Object modeling scripts
------------------------------------------------------------------------
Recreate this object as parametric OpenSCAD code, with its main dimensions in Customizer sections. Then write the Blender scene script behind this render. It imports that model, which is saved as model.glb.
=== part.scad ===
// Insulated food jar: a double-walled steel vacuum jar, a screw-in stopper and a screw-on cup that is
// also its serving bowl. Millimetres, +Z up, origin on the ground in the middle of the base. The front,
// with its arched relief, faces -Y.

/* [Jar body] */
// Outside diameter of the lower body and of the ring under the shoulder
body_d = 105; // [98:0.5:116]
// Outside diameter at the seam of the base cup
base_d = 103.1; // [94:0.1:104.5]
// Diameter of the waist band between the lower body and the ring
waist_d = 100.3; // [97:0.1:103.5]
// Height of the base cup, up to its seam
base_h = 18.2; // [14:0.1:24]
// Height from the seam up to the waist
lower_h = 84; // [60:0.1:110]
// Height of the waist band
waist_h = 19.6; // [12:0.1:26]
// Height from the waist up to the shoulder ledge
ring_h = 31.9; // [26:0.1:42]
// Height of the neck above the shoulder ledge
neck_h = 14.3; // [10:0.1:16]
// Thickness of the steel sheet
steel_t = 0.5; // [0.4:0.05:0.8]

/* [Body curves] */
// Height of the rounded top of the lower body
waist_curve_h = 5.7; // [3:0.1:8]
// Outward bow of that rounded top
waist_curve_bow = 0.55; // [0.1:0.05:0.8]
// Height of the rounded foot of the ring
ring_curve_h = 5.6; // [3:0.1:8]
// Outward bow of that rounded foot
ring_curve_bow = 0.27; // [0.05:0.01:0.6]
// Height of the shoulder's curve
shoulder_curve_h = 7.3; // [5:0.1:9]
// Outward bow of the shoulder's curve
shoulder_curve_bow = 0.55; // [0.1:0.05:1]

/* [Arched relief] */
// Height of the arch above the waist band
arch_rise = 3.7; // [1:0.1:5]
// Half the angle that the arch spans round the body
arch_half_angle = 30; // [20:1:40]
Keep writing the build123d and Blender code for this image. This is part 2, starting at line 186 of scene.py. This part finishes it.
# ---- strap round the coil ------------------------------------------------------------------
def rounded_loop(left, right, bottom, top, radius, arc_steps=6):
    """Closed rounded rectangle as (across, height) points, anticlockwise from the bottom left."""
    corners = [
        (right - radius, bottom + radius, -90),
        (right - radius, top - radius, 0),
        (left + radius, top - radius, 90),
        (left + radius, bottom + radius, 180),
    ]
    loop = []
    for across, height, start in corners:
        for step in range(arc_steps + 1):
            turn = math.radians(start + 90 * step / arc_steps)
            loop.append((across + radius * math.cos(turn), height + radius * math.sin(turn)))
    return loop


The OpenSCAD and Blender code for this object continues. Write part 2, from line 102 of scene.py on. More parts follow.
------------------------------------------------------------------------
**EXERCISE PROMPT**
Return the entries in full, keeping every line exactly as it is.

**THE REPLY**
Recreate this object as parametric OpenSCAD code, with its main dimensions in Customizer sections. Then write the Blender scene script behind this render. It imports that model, which is saved as model.glb.
=== part.scad ===
// Insulated food jar: a double-walled steel vacuum jar, a screw-in stopper and a screw-on cup that is
// also its serving bowl. Millimetres, +Z up, origin on the ground in the middle of the base. The front,
// with its arched relief, faces -Y.

/* [Jar body] */
// Outside diameter of the lower body and of the ring under the shoulder
body_d = 105; // [98:0.5:116]
// Outside diameter at the seam of the base cup
base_d = 103.1; // [94:0.1:104.5]
// Diameter of the waist band between the lower body and the ring
waist_d = 100.3; // [97:0.1:103.5]
// Height of the base cup, up to its seam
base_h = 18.2; // [14:0.1:24]
// Height from the seam up to the waist
lower_h = 84; // [60:0.1:110]
// Height of the waist band
waist_h = 19.6; // [12:0.1:26]
// Height from the waist up to the shoulder ledge
ring_h = 31.9; // [26:0.1:42]
// Height of the neck above the shoulder ledge
neck_h = 14.3; // [10:0.1:16]
// Thickness of the steel sheet
steel_t = 0.5; // [0.4:0.05:0.8]

/* [Body curves] */
// Height of the rounded top of the lower body
waist_curve_h = 5.7; // [3:0.1:8]
// Outward bow of that rounded top
waist_curve_bow = 0.55; // [0.1:0.05:0.8]
// Height of the rounded foot of the ring
ring_curve_h = 5.6; // [3:0.1:8]
// Outward bow of that rounded foot
ring_curve_bow = 0.27; // [0.05:0.01:0.6]
// Height of the shoulder's curve
shoulder_curve_h = 7.3; // [5:0.1:9]
// Outward bow of the shoulder's curve
shoulder_curve_bow = 0.55; // [0.1:0.05:1]

/* [Arched relief] */
// Height of the arch above the waist band
arch_rise = 3.7; // [1:0.1:5]
// Half the angle that the arch spans round the body
arch_half_angle = 30; // [20:1:40]
Keep writing the build123d and Blender code for this image. This is part 2, starting at line 186 of scene.py. This part finishes it.
# ---- strap round the coil ------------------------------------------------------------------
def rounded_loop(left, right, bottom, top, radius, arc_steps=6):
    """Closed rounded rectangle as (across, height) points, anticlockwise from the bottom left."""
    corners = [
        (right - radius, bottom + radius, -90),
        (right - radius, top - radius, 0),
        (left + radius, top - radius, 90),
        (left + radius, bottom + radius, 180),
    ]
    loop = []
    for across, height, start in corners:
        for step in range(arc_steps + 1):
            turn = math.radians(start + 90 * step / arc_steps)
            loop.append((across + radius * math.cos(turn), height + radius * math.sin(turn)))
    return loop


The OpenSCAD and Blender code for this object continues. Write part 2, from line 102 of scene.py on. More parts follow.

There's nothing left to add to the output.